Task objective =>
Extract from the listing each line in which the word "this" appears.

Excerpted data =>

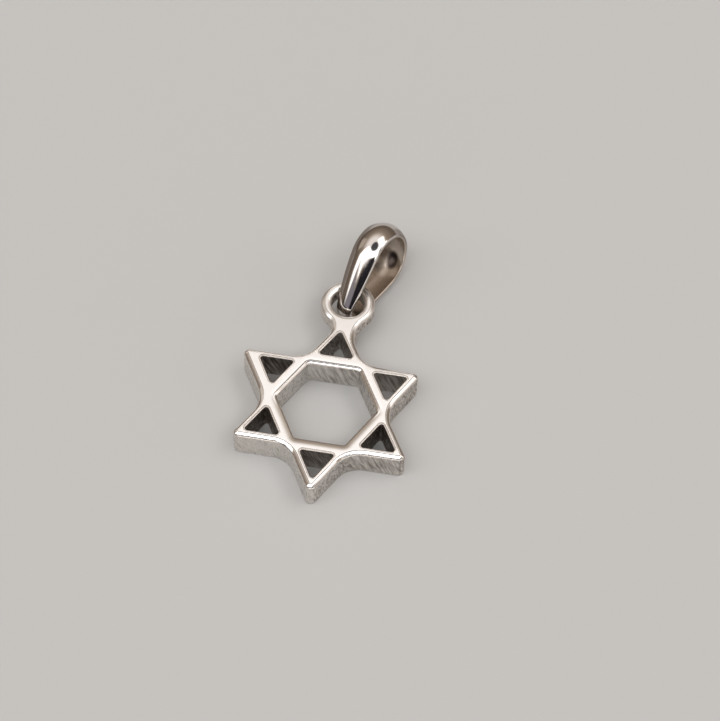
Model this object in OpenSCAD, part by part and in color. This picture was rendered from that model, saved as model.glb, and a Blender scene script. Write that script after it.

==

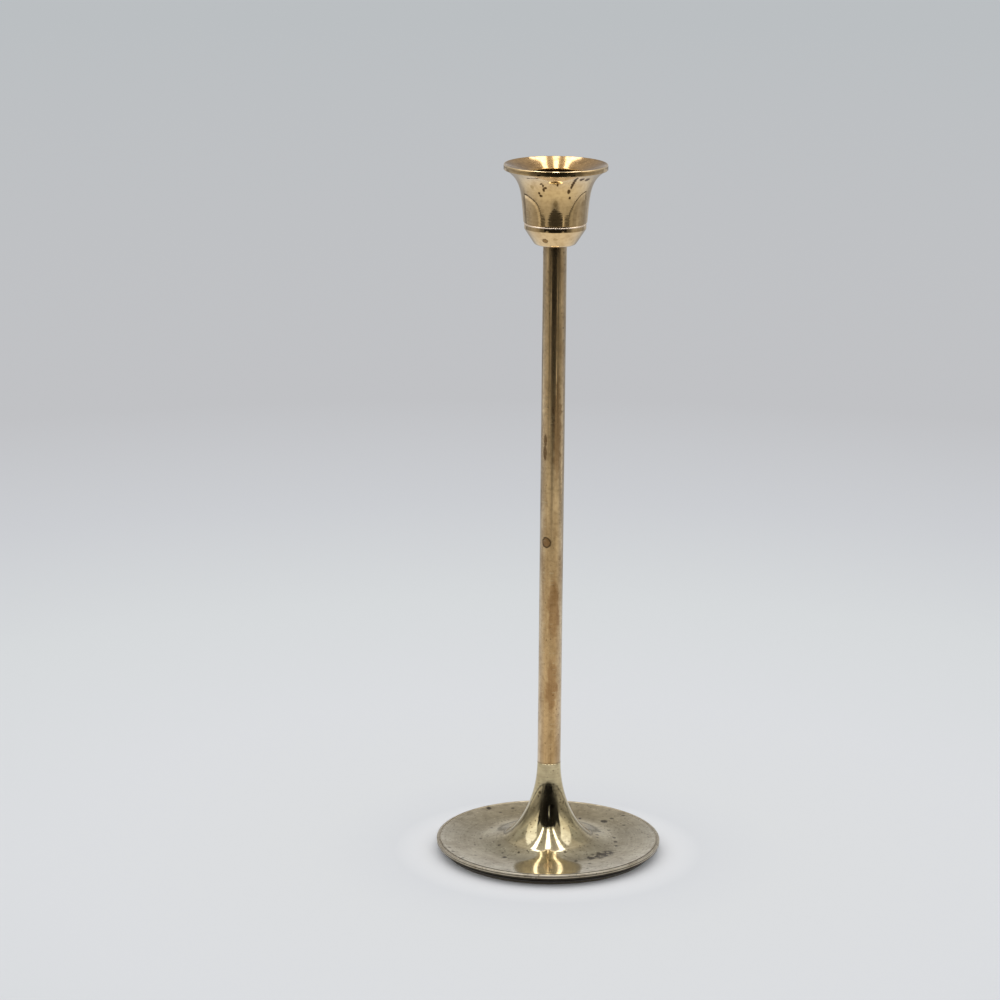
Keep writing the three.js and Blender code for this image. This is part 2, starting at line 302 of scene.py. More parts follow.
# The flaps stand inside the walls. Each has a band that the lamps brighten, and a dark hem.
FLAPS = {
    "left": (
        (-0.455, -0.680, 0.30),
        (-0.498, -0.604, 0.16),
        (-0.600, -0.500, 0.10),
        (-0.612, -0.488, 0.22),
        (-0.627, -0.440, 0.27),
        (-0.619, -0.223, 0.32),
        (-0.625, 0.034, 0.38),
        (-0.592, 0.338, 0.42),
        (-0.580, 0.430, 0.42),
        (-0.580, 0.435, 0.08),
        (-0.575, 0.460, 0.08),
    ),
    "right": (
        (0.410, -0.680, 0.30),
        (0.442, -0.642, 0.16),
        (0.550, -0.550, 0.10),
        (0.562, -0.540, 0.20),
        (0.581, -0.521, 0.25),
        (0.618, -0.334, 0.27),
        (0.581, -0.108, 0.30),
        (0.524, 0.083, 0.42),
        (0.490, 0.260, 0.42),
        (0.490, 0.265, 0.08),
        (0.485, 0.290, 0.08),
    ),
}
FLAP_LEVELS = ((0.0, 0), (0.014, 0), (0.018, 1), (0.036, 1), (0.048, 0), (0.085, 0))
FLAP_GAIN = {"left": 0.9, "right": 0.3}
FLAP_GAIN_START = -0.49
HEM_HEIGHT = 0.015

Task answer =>
Model this object in OpenSCAD, part by part and in color. This picture was rendered from that model, saved as model.glb, and a Blender scene script. Write that script after it.
Keep writing the three.js and Blender code for this image. This is part 2, starting at line 302 of scene.py. More parts follow.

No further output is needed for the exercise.